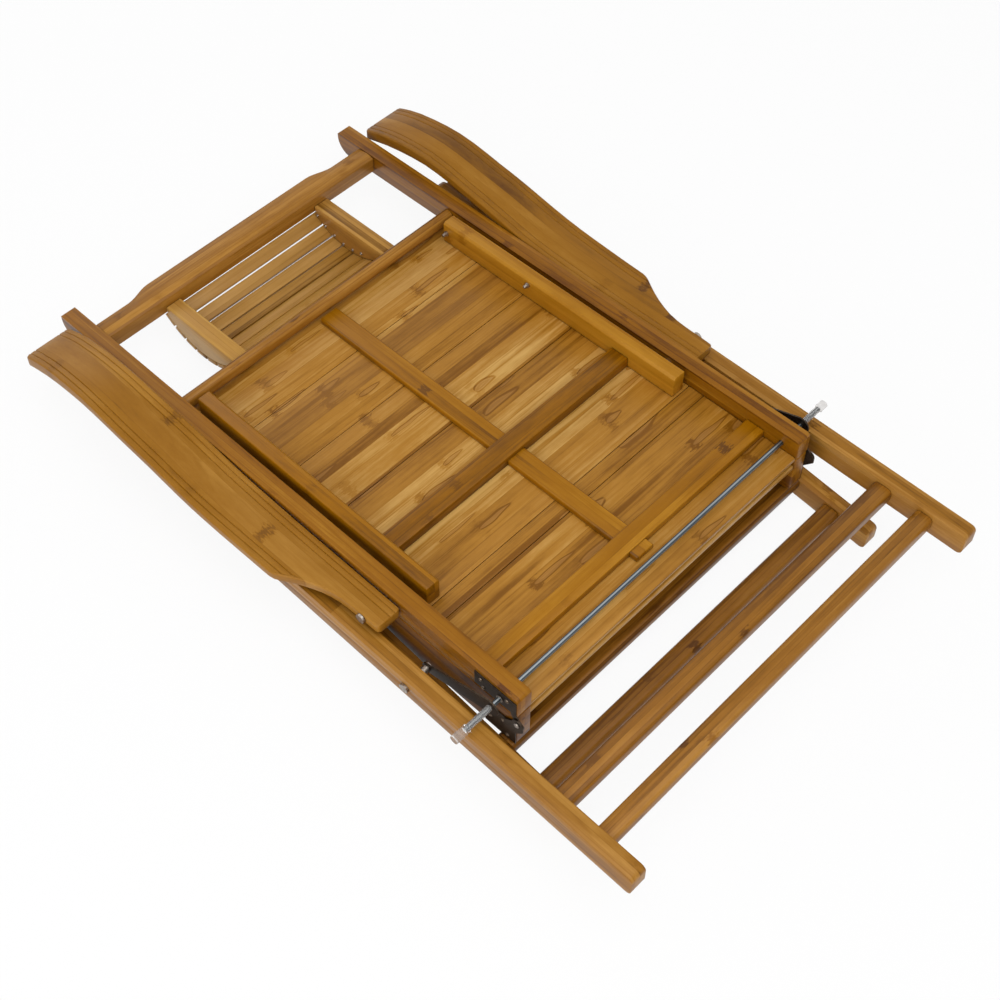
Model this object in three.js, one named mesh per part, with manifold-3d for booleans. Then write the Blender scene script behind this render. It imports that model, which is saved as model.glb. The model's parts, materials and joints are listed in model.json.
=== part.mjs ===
// Folding bamboo recliner, folded flat and lying on its inner feet and the front of its seat.
// Millimetres. The chair is drawn in its own frame, then tipped to rest on the floor:
// x runs from the headrest (minus) to the feet (plus), y across the chair, z is up,
// and x = 0, z = 0 is the hinge end of the backrest rails, at their upper edge.
import * as THREE from "three";
import { mergeVertices } from "three/addons/utils/BufferGeometryUtils.js";
import Module from "manifold-3d";

const wasm = await Module();
wasm.setup();
const { Manifold, Mesh } = wasm;

// Clearances
const SEATED = 0.3; // between pieces that rest on or butt against each other
const RUNNING = 0.06; // round a pin that something turns on
const HOLE_PLAY = 0.4; // round a bolt or rod that is only passed through

// Round parts
const HOLE_STEPS = 40;
const PIN_STEPS = 40;
const CORNER_STEPS = 4;

// Backrest
const BACK_LENGTH = 796.8;
const BACK_WIDTH = 500;
const RAIL_THICKNESS = 21.6;
const RAIL_DEPTH = 31;
const HEAD_END_RADIUS = 24;
const RAIL_OUTSIDE = BACK_WIDTH / 2;
const RAIL_INSIDE = RAIL_OUTSIDE - RAIL_THICKNESS;
const PANEL_TOP = -27.5;
const PANEL_THICKNESS = 6.5;
const PANEL_BOTTOM = PANEL_TOP - PANEL_THICKNESS;
const PANEL_SPAN = 2 * (RAIL_INSIDE - SEATED);

// Across the chair, outwards from the backrest: inner leg, strap, outer leg
const INNER_GAP = 3.2; // room for the hinge plates
const INNER_THICKNESS = 20.2;
const INNER_INSIDE = RAIL_OUTSIDE + INNER_GAP;
const INNER_OUTSIDE = INNER_INSIDE + INNER_THICKNESS;
const LEGS_APART = 5.2;
const OUTER_THICKNESS = 21.6;
const OUTER_INSIDE = INNER_OUTSIDE + LEGS_APART;
const OUTER_OUTSIDE = OUTER_INSIDE + OUTER_THICKNESS;

// The round of the headrest, which sets the two crossbars it hangs between
const HEAD_MARGIN = 136.8; // from the rails' head ends to its centre
const HEAD_RADIUS = 95;
const HEAD_DEPTH = 54; // its lowest point, below the rails' top
const HEAD_FRONT_DEPTH = 29.5; // where the round meets the top crossbar
const HEAD_HEEL_DEPTH = 22; // where it ends, just before the second crossbar
const HEAD_HEEL = 2.6;
const HEAD_CENTRE_X = HEAD_MARGIN - BACK_LENGTH;
const HEAD_CENTRE_Z = HEAD_RADIUS - HEAD_DEPTH;
const headReach = (depth) => Math.sqrt(HEAD_RADIUS ** 2 - (HEAD_CENTRE_Z + depth) ** 2);

// Top crossbar, with a crown along the middle of its head side
const TOP_BAR_WIDTH = 30;
const TOP_BAR_RISE = 13;
const TOP_BAR_FRONT = HEAD_CENTRE_X - headReach(HEAD_FRONT_DEPTH) - SEATED;
const TOP_BAR_BACK = TOP_BAR_FRONT - TOP_BAR_WIDTH;
const TOP_BAR_RIDGE = TOP_BAR_FRONT - TOP_BAR_RISE;
const TOP_BAR_DEPTH = 26;
const TOP_BAR_SHOULDER = 2.2;
const CROWN_RISE = 9;
const CROWN_MARGIN = 52.4;
const CROWN_START = RAIL_INSIDE - CROWN_MARGIN;
const CROWN_EASE = 38;
const CROWN_FULL = CROWN_START - CROWN_EASE;
const CROWN_STATIONS = 6;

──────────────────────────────

◆ **Aim**: Restate the listing in full, word for word.

◆ **Task result**:
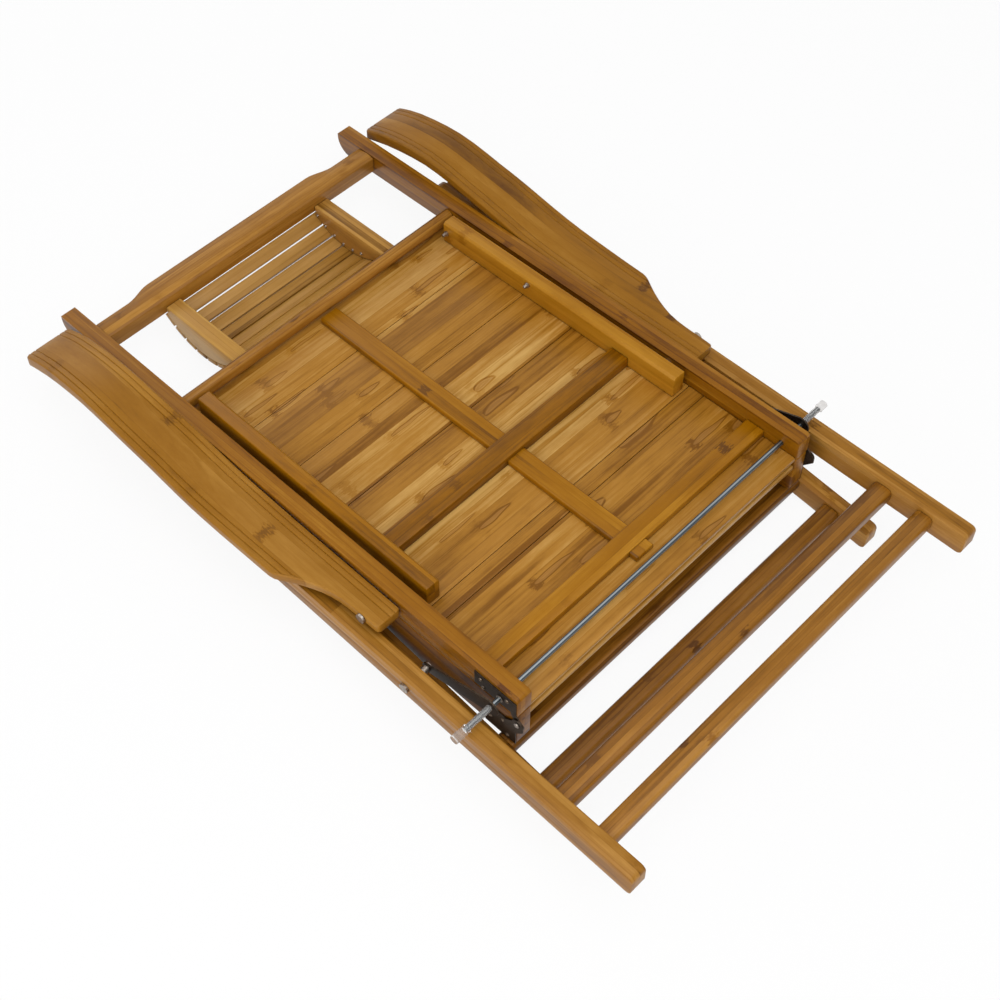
Model this object in three.js, one named mesh per part, with manifold-3d for booleans. Then write the Blender scene script behind this render. It imports that model, which is saved as model.glb. The model's parts, materials and joints are listed in model.json.
=== part.mjs ===
// Folding bamboo recliner, folded flat and lying on its inner feet and the front of its seat.
// Millimetres. The chair is drawn in its own frame, then tipped to rest on the floor:
// x runs from the headrest (minus) to the feet (plus), y across the chair, z is up,
// and x = 0, z = 0 is the hinge end of the backrest rails, at their upper edge.
import * as THREE from "three";
import { mergeVertices } from "three/addons/utils/BufferGeometryUtils.js";
import Module from "manifold-3d";

const wasm = await Module();
wasm.setup();
const { Manifold, Mesh } = wasm;

// Clearances
const SEATED = 0.3; // between pieces that rest on or butt against each other
const RUNNING = 0.06; // round a pin that something turns on
const HOLE_PLAY = 0.4; // round a bolt or rod that is only passed through

// Round parts
const HOLE_STEPS = 40;
const PIN_STEPS = 40;
const CORNER_STEPS = 4;

// Backrest
const BACK_LENGTH = 796.8;
const BACK_WIDTH = 500;
const RAIL_THICKNESS = 21.6;
const RAIL_DEPTH = 31;
const HEAD_END_RADIUS = 24;
const RAIL_OUTSIDE = BACK_WIDTH / 2;
const RAIL_INSIDE = RAIL_OUTSIDE - RAIL_THICKNESS;
const PANEL_TOP = -27.5;
const PANEL_THICKNESS = 6.5;
const PANEL_BOTTOM = PANEL_TOP - PANEL_THICKNESS;
const PANEL_SPAN = 2 * (RAIL_INSIDE - SEATED);

// Across the chair, outwards from the backrest: inner leg, strap, outer leg
const INNER_GAP = 3.2; // room for the hinge plates
const INNER_THICKNESS = 20.2;
const INNER_INSIDE = RAIL_OUTSIDE + INNER_GAP;
const INNER_OUTSIDE = INNER_INSIDE + INNER_THICKNESS;
const LEGS_APART = 5.2;
const OUTER_THICKNESS = 21.6;
const OUTER_INSIDE = INNER_OUTSIDE + LEGS_APART;
const OUTER_OUTSIDE = OUTER_INSIDE + OUTER_THICKNESS;

// The round of the headrest, which sets the two crossbars it hangs between
const HEAD_MARGIN = 136.8; // from the rails' head ends to its centre
const HEAD_RADIUS = 95;
const HEAD_DEPTH = 54; // its lowest point, below the rails' top
const HEAD_FRONT_DEPTH = 29.5; // where the round meets the top crossbar
const HEAD_HEEL_DEPTH = 22; // where it ends, just before the second crossbar
const HEAD_HEEL = 2.6;
const HEAD_CENTRE_X = HEAD_MARGIN - BACK_LENGTH;
const HEAD_CENTRE_Z = HEAD_RADIUS - HEAD_DEPTH;
const headReach = (depth) => Math.sqrt(HEAD_RADIUS ** 2 - (HEAD_CENTRE_Z + depth) ** 2);

// Top crossbar, with a crown along the middle of its head side
const TOP_BAR_WIDTH = 30;
const TOP_BAR_RISE = 13;
const TOP_BAR_FRONT = HEAD_CENTRE_X - headReach(HEAD_FRONT_DEPTH) - SEATED;
const TOP_BAR_BACK = TOP_BAR_FRONT - TOP_BAR_WIDTH;
const TOP_BAR_RIDGE = TOP_BAR_FRONT - TOP_BAR_RISE;
const TOP_BAR_DEPTH = 26;
const TOP_BAR_SHOULDER = 2.2;
const CROWN_RISE = 9;
const CROWN_MARGIN = 52.4;
const CROWN_START = RAIL_INSIDE - CROWN_MARGIN;
const CROWN_EASE = 38;
const CROWN_FULL = CROWN_START - CROWN_EASE;
const CROWN_STATIONS = 6;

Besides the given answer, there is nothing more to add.